**Aim:**
Give back all the data exactly, line by line.

[Begin Supplied material]

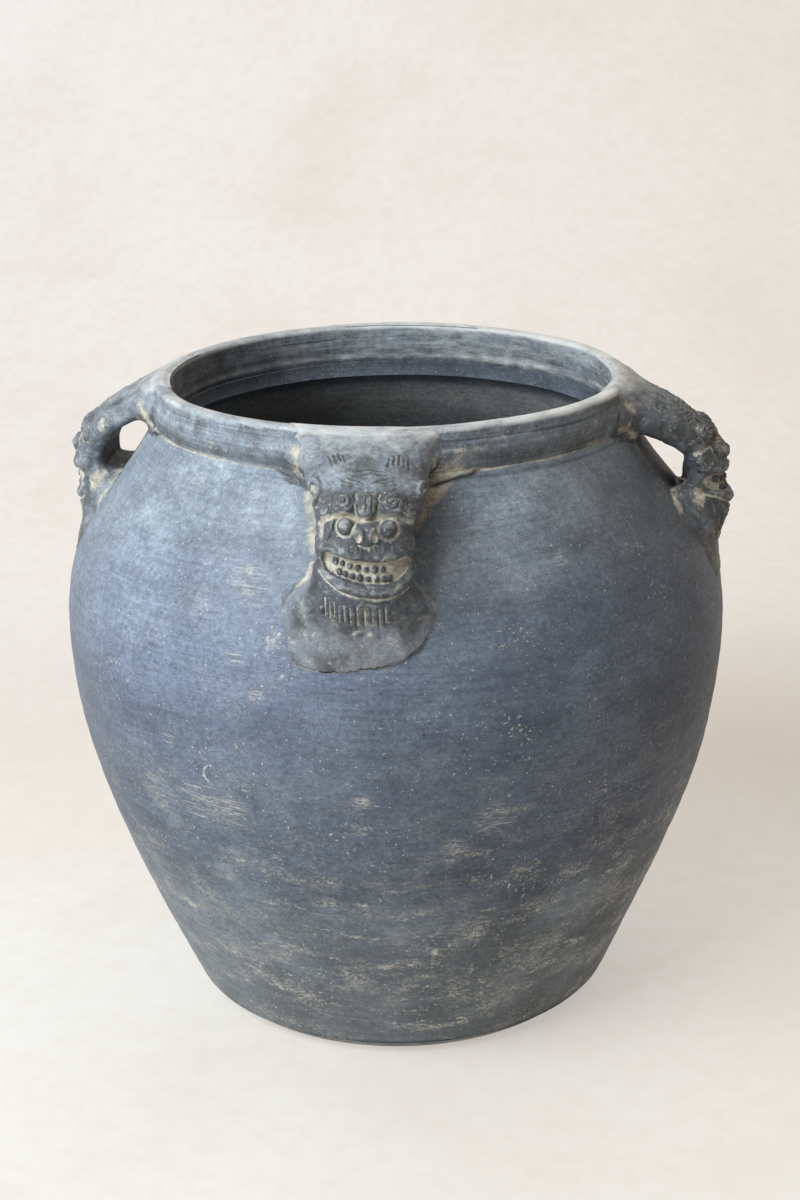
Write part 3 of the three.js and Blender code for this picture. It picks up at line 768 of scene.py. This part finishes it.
for below, row in ((-1.9, UPPER_TEETH), (3.1, LOWER_TEETH)):
    for x in row:
        y = np.interp(x, MOUTH_AT, MOUTH_LEVEL) + below
        size = 2.2 if x == UPPER_TEETH[0] else 1.7 + 0.2 * math.sin(5 * x)
        teeth = np.maximum(teeth, ball(x, y, size, size * 1.08, 2.4, 0.7))
face += teeth
dusty = np.maximum(dusty, smooth(mouth_depth, 0.5, 1.3) * (1 - smooth(teeth, 0.5, 1.3)))

# Lower lip: a roll with a double line under it; then the beard in knife strokes
face += ridge(along_row([-26, -16, -6, 2, 10, 18, 25], [88, 94.6, 97, 98.2, 98.2, 96.4, 90]), 5.2, 1.7)
under_lip = along_row([-27, -20, -13, -4, 4, 11, 18, 22], [88.8, 94.6, 98.8, 101.4, 102.4, 102.2, 100.2, 97.6])
face -= ridge(under_lip, 1.7, 1.6)
face -= ridge(along_row([-16, -8, 0, 8, 14], [101.6, 104, 105.2, 105.2, 103.8]), 1.3, 0.9)
dusty = np.maximum(dusty, 0.8 * np.exp(-((away(under_lip) / 0.9) ** 4)))
BEARD = [
    (-23.0, 1.6), (-20.4, 1.1), (-17.8, 1.2), (-15.2, 1.1), (-12.4, 1.3), (-9.2, 2.0),
    (-5.4, 2.2), (-1.4, 1.8), (2.6, 1.9), (6.4, 1.6), (9.6, 1.4),
]
for k, (x, width) in enumerate(BEARD):
    top = 107.4 - 4.4 * (x / 22) ** 2 + (1.0 if k % 2 else 0)
    stroke = [(x, top), (x * 1.02 + 0.2, top + 10.4 - (k % 3))]
    face -= ridge(stroke, width, 1.25)
    filled = 0.66 * (0.75 + 0.35 * math.sin(2.1 * k))
    dusty = np.maximum(dusty, filled * np.exp(-((away(stroke) / (0.4 * width)) ** 4)))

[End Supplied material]

**The completed task:**
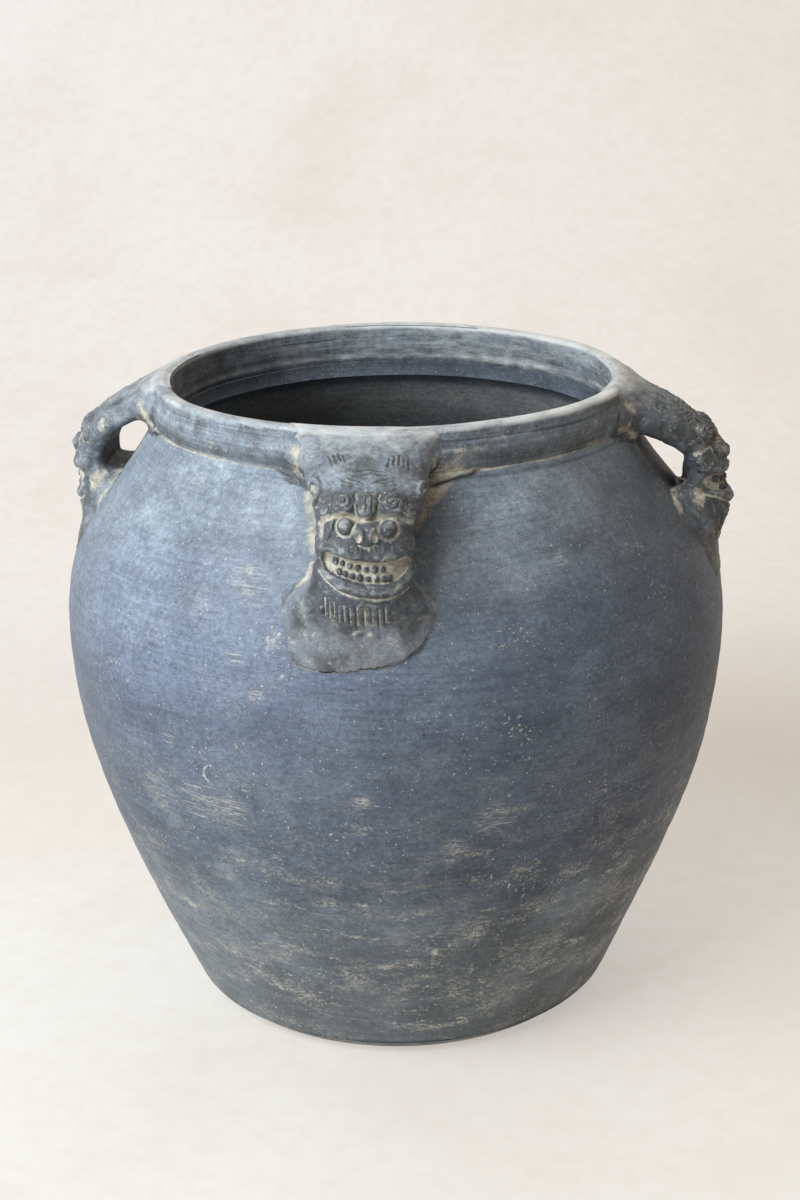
Write part 3 of the three.js and Blender code for this picture. It picks up at line 768 of scene.py. This part finishes it.
for below, row in ((-1.9, UPPER_TEETH), (3.1, LOWER_TEETH)):
    for x in row:
        y = np.interp(x, MOUTH_AT, MOUTH_LEVEL) + below
        size = 2.2 if x == UPPER_TEETH[0] else 1.7 + 0.2 * math.sin(5 * x)
        teeth = np.maximum(teeth, ball(x, y, size, size * 1.08, 2.4, 0.7))
face += teeth
dusty = np.maximum(dusty, smooth(mouth_depth, 0.5, 1.3) * (1 - smooth(teeth, 0.5, 1.3)))

# Lower lip: a roll with a double line under it; then the beard in knife strokes
face += ridge(along_row([-26, -16, -6, 2, 10, 18, 25], [88, 94.6, 97, 98.2, 98.2, 96.4, 90]), 5.2, 1.7)
under_lip = along_row([-27, -20, -13, -4, 4, 11, 18, 22], [88.8, 94.6, 98.8, 101.4, 102.4, 102.2, 100.2, 97.6])
face -= ridge(under_lip, 1.7, 1.6)
face -= ridge(along_row([-16, -8, 0, 8, 14], [101.6, 104, 105.2, 105.2, 103.8]), 1.3, 0.9)
dusty = np.maximum(dusty, 0.8 * np.exp(-((away(under_lip) / 0.9) ** 4)))
BEARD = [
    (-23.0, 1.6), (-20.4, 1.1), (-17.8, 1.2), (-15.2, 1.1), (-12.4, 1.3), (-9.2, 2.0),
    (-5.4, 2.2), (-1.4, 1.8), (2.6, 1.9), (6.4, 1.6), (9.6, 1.4),
]
for k, (x, width) in enumerate(BEARD):
    top = 107.4 - 4.4 * (x / 22) ** 2 + (1.0 if k % 2 else 0)
    stroke = [(x, top), (x * 1.02 + 0.2, top + 10.4 - (k % 3))]
    face -= ridge(stroke, width, 1.25)
    filled = 0.66 * (0.75 + 0.35 * math.sin(2.1 * k))
    dusty = np.maximum(dusty, filled * np.exp(-((away(stroke) / (0.4 * width)) ** 4)))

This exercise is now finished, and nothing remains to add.